Security Model

Trust Boundaries

Content is classified by trust source:

Source	Trust Level
User instructions	Trusted
Project policy	Trusted
AgentZero core code	Trusted
Skill instructions	Untrusted
Document content	Untrusted
Tool output	Untrusted
Network content	Untrusted

Untrusted content never becomes trusted instruction.

Data Classification

Level	Remote Models	Handling
`public`	Allowed	No restrictions
`internal`	Policy check	Requires explicit policy
`private`	Redact or deny	Must redact before remote
`pii`	Redact	Always redacted for remote
`secret`	Denied	Never sent remotely
`credential`	Denied	Never sent remotely
`unknown`	Denied	Fails closed as private

Fail Closed

When uncertain, AgentZero denies:

Unknown data classification → treat as private
Unknown permission → deny
Unknown runtime safety → deny
Failed redaction → deny remote call
Failed policy load → deny privileged actions
Failed audit init → deny session start

Encryption

AES-256-GCM for all encryption at rest
Argon2id key derivation (memory-hard)
Random salt + nonce per encryption
Per-line encryption for audit logs (appendable)
Per-secret files in vault

Runtime Isolation

Skills execute at different isolation tiers per ADR 0006:

Tier	Use Case	Isolation	Status
None	Instruction-only skills	No code executed	✓ shipped
Host Readonly	Safe read-only tools	Filesystem access, path-restricted	✓ shipped
Host Supervised	Tools with write/shell	Policy-gated `ShellCommand` capability, full audit trail	✓ shipped
WASM Sandbox	Portable tools	No filesystem, no network, fuel-limited	✓ shipped
MVM MicroVM	High-risk execution	Full VM isolation	planned
Deny	Blocked	Nothing executes	✓ shipped

WASM skills run inside a wasmtime sandbox with:

No ambient filesystem — all WASI access denied
Network access controlled — SandboxNetworkPolicy with three tiers: Deny (default), AllowEgress (unrestricted), AllowEgressFiltered (host allowlist)
Memory cap — 64 MB default
Time limit — fuel-based, 30 seconds default
Policy-gated — requires wasm_execution = "allow" in policy

Security Hardening

.agentzero/ Directory Protection

The .agentzero/ directory is blocked from tool access.
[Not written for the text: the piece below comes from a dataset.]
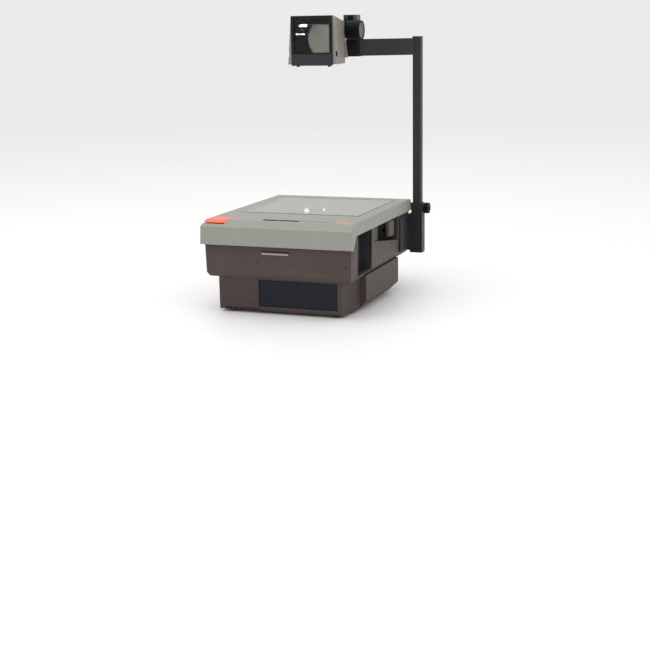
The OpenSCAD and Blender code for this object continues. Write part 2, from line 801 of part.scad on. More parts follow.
module arm_end_block() place() color(near_black) difference() {
    block_form();
    block([column_x - column_s / 2, column_y - column_s / 2, block_low + 6],
        [column_x + column_s / 2, column_y + column_s / 2, block_top + 1]);
}

module column() place() color(near_black) difference() {
    block([column_x - column_s / 2, column_y - column_s / 2, block_low + 6],
        [column_x + column_s / 2, column_y + column_s / 2, column_top]);
    // shoulder that the rack stop sits on
    block([column_x + 5, column_y - column_s / 2 - 1, column_top - 12],
        [column_x + column_s / 2 + 1, column_y + column_s / 2 + 1, column_top + 1]);
    rod_z(block_low + 5, column_top - 14, column_x, column_y, 7);
}

module rack_stop() place() color([0.45, 0.46, 0.46])
    block([column_x + 5, column_y - column_s / 2, column_top - 12],
        [column_x + column_s / 2, column_y + column_s / 2, column_top]);

// Rack whose teeth face the pinion, one tooth level with the pinion's axis
module focus_rack() place() color([0.35, 0.36, 0.37]) {
    pitch = PI * gear_module;
    root = rack_pitch_y + gear_module * 1.1;
    tip = rack_pitch_y - gear_module * 0.75;
    below = floor((knob_z - rack_low) / pitch) - 1;
    block([gear_x0, root, rack_low], [gear_x1, column_y - column_s / 2, column_top]);
    for (i = [-below:rack_teeth - below - 1])
        along_x([[root, knob_z + i * pitch - 0.95], [root, knob_z + i * pitch + 0.95],
            [tip, knob_z + i * pitch + 0.35], [tip, knob_z + i * pitch - 0.35]], gear_x0, gear_x1);
}

// ---------------------------------------------------------------- focus drive

module pinion_outline() {
    step = 360 / pinion_teeth;
    root = pinion_r - gear_module * 1.1;
    tip = pinion_r + gear_module * 0.8;
    flank = [[root, 0.12], [tip, 0.36], [tip, 0.64], [root, 0.88]];
    polygon([for (i = [0:pinion_teeth - 1], p = flank)
        [p[0] * cos((i + p[1]) * step), p[0] * sin((i + p[1]) * step)]]);
}

module pinion_shaft() place() color(bare_steel) {
    rod_x(33, 91, knob_y, knob_z, shaft_r);
    translate([gear_x0, knob_y, knob_z]) rotate([90, 0, 90]) linear_extrude(gear_x1 - gear_x0)
        pinion_outline();
}

module carriage() place() color(near_black) {
    low = block_top + 1.5;
    high = 631;
    gap = 0.35;
    cx0 = column_x - column_s / 2 - gap;
    cx1 = column_x + column_s / 2 + gap;
    cy1 = column_y + column_s / 2 + gap;
    difference() {
        union() {
            block([37, carriage_front, low], [cx0, cy1 + 4.5, high]);
            block([37, cy1, low], [cx1 + 4.5, cy1 + 4.5, high]);
            block([cx1, 353, low], [cx1 + 4.5, cy1 + 4.5, high]);
            block([48.8, carriage_front, low], [51.8, 333, high]);
            block([cx0, carriage_front, low], [48.8, 333, low + 4]);
            block([cx0, carriage_front, high - 8], [48.8, 333, high]);
            rod_x(32, 37, knob_y, knob_z, trunnion_r);
            rod_x(51.8, 55.6, knob_y, knob_z, trunnion_r);
        }
        rod_x(31.9, 60, knob_y, knob_z, shaft_r + 0.05);
    }
}

module focus_knob() place() color(near_black) difference() {
    union() {
        rod_x(60, 92, knob_y, knob_z, knob_dia / 2);
        rod_x(56, 60, knob_y, knob_z, 11);
    }
    rod_x(55, 92 - 3, knob_y, knob_z, shaft_r);
    rod_x(89, 93, knob_y, knob_z, knob_dia / 2 - 3.5);
    for (a = [0:15:345]) translate([0, knob_y, knob_z]) rotate([a, 0, 0])
        rod_x(64, 93, 0, knob_dia / 2 + 0.4, 1);
}

module knob_cap() place() color([0.42, 0.43, 0.42])
    difference() {
        rod_x(89, 91, knob_y, knob_z, knob_dia / 2 - 3.6);
        rod_x(88, 92, knob_y, knob_z, shaft_r);
    }

// ---------------------------------------------------------------- projection head

// Lugs behind the shell that turn on the carriage's trunnions
module head_bracket() place() color(near_black) difference() {
    union() for (x = [[32.2, 36.7], [52.1, 55.4]]) {
        rod_x(x[0], x[1], knob_y, knob_z, 10);
        block([x[0], shell_rear, knob_z - 10], [x[1], knob_y, knob_z + 10]);
    }
    rod_x(31, 60, knob_y, knob_z, trunnion_r + 0.05);
}

// Solid with the head shell's outer faces, drawn in by a wall thickness
module shell_form(inset) {
    top = shell_top_half - inset;
    low = shell_low_half - inset;
    front = shell_front - (inset > 0 ? 1 : 0);
    rear = shell_rear - inset;
    floor_h = shell_low - (inset > 0 ? 1 : 0);
    intersection() {
        along_y([[head_x - top, shell_top - inset], [head_x - low, floor_h], [head_x + low, floor_h],
            [head_x + top, shell_top - inset]], front, rear);
        along_x([[front, floor_h], [front, shell_top - inset], [rear, shell_top - 14 - inset],
            [rear, floor_h]], head_x - 80, head_x + 80);
        translate([head_x, 0, floor_h]) linear_extrude(120) polygon([[-low, shell_front],
            [-shell_rear_half + inset, shell_rear], [shell_rear_half - inset, shell_rear],
            [low, shell_front], [low, front], [-low, front]]);
    }
}

module head_shell() place() color(head_beige) difference() {
    union() {
        difference() {
            shell_form(0);
            shell_form(shell_t);
        }
        // flange round the window frame
        intersection() {
            shell_form(0.5);
            block([head_x - 70, shell_front, shell_low], [head_x + 70, shell_front + 2, shell_top]);
        }
        // ear beside the pivot
        along_y([[head_x + 48, 550], [head_x + 60, 550], [head_x + 53, 604], [head_x + 48, 604]],
            shell_rear - shell_t, shell_rear);
    }
    block([head_x - window_w / 2 + 3, shell_front - 1, shell_low - 1],
        [head_x + window_w / 2 - 3, shell_front + 3, window_top - 3]);
    // slots in the front edge of the side walls
    for (x = [head_x - 59, head_x + 57]) block([x, shell_front - 1, 554], [x + 2, shell_front + 7, 566]);
    // holes of the rear screws
    head_screw_places() rod_y(shell_rear - 5, shell_rear + 1, 0, 0, 1.6);
}

module head_screw_places() {
    for (x = [-36, 20], z = [552, 618]) translate([x, 0, z]) children();
}

module head_screws() place() color(bare_steel) head_screw_places()
    translate([0, shell_rear, 0]) rotate([-90, 0, 0]) screw(3, shell_t + 1.5);

module window_frame() place() color(near_black) difference() {
    block([head_x - window_w / 2, head_front, window_low],
        [head_x + window_w / 2, shell_front, window_top]);
    block([head_x - window_w / 2 + border, head_front - 1, mask_top],
        [head_x + window_w / 2 - border, shell_front + 1, window_top - border]);
    block([head_x - window_w / 2 + border - 2, head_front + 3, mask_top - 2],
        [head_x + window_w / 2 - border + 2, shell_front + 1, window_top - border + 2]);
}

module window_glass() place() color(clear_glass)
    block([head_x - window_w / 2 + border - 1.8, head_front + 3, mask_top - 1.8],
        [head_x + window_w / 2 - border + 1.8, head_front + 5, window_top - border + 1.8]);

module window_feet() place() color(near_black) for (x = [-34, 42])
    block([head_x + x - 3, head_front + 0.5, window_low - 2.5],
        [head_x + x + 3, head_front + 5.5, window_low]);

module head_mirror() place() color([0.80, 0.82, 0.84]) translate([head_x, shell_front + 3, mirror_top])
    rotate([-45, 0, 0]) translate([-46, 0, 0]) cube([92, mirror_h, 3]);

// A disc with two flats, which face the front and the rear
module flatted_disc(z0, z1, r, flat) {
    intersection() {
        rod_z(z0, z1, head_x, lens_y, r);
        block([head_x - r, lens_y - flat, z0], [head_x + r, lens_y + flat, z1]);
    }
}

// Floor of the head, which holds the lens in a stepped seat
module lens_ring() place() color(near_black) difference() {
    intersection() {
        shell_form(shell_t + 0.3);
        block([head_x - 60, shell_front + 2.3, shell_low + 1],
            [head_x + 60, shell_rear - shell_t - 0.3, shell_low + 5]);
    }
    flatted_disc(shell_low, shell_low + 6, lens_r - 1.5, lens_flat - 1.5);
    flatted_disc(shell_low + 3, shell_low + 6, lens_r, lens_flat);
}

module objective_lens() place() color(clear_glass) intersection() {
    flatted_disc(shell_low + 3, shell_low + 20, lens_r - 0.1, lens_flat - 0.1);
    translate([head_x, lens_y, shell_low + 18 - lens_sphere_r]) sphere(r = lens_sphere_r);
}

base_pan();
upper_housing();
rubber_feet();
base_screws();
grip_liner();
rear_grille();
power_inlet();
heat_shield();
transformer();
fan_frame();
fan_rotor();
optics_bracket();
reflector();
condenser_lens();
thermal_cutout();
lamp_carriage();
lamp_sockets();
lamps();
lamp_changer_lever();
lever_bezel();
front_door();
door_hinge_pins();
stage_latch();
latch_spring();
hinge_brackets();
hinge_pins();
post_bracket();
bracket_screws();
post_clamp_knob();
stage_cover();
hinge_leaves();
stage_glass();
fresnel_lens();
glass_retainer();
power_bar();
power_switch();
slot_liner();
colour_lever();
label_plate();
trim_strip();
post_tube();
post_cap();
arm_bar();
arm_end_block();
column();
focus_rack();
rack_stop();
carriage();
pinion_shaft();
focus_knob();
knob_cap();
head_bracket();
head_shell();
window_frame();
window_glass();
head_mirror();
lens_ring();
objective_lens();
head_screws();
window_feet();
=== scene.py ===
import json
import math

import bmesh
import bpy
from mathutils import Euler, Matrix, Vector

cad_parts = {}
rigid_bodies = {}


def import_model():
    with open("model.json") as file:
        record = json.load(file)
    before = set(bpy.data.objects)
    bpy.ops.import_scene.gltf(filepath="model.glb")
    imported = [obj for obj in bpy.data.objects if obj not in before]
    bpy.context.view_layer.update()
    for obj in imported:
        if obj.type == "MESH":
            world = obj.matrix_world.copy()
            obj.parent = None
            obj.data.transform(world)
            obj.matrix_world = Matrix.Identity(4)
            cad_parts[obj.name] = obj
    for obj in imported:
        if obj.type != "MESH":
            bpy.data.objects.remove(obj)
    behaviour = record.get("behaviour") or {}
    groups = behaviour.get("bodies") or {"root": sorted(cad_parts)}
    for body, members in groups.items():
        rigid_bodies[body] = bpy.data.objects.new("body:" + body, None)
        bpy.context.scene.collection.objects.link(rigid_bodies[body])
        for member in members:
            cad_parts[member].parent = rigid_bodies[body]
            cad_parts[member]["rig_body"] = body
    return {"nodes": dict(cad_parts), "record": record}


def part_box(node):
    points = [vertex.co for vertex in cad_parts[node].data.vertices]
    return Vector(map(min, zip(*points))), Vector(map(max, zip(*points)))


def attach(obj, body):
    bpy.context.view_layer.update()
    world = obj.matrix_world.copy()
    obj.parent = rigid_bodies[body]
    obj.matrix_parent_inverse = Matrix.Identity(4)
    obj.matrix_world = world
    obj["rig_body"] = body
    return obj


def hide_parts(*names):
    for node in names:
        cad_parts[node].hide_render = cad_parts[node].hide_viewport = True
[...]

Tools cannot read, write, or list files inside this directory. This prevents policy files, vault secrets, and audit logs from being disclosed to the model or exfiltrated through tool calls.

TOCTOU Prevention

Paths are canonicalized before policy evaluation. This prevents time-of-check-to-time-of-use attacks where a symlink could point to a different file between the policy check and the actual file operation.

Redaction Pipeline

Tool arguments are redacted in ToolCallRecord and the approval flow. Secrets are replaced with [REDACTED_SECRET] and PII with [REDACTED_PII]. Redaction placeholders include a random hex suffix (e.g., [SECRET_a1b2]) to prevent placeholder collision.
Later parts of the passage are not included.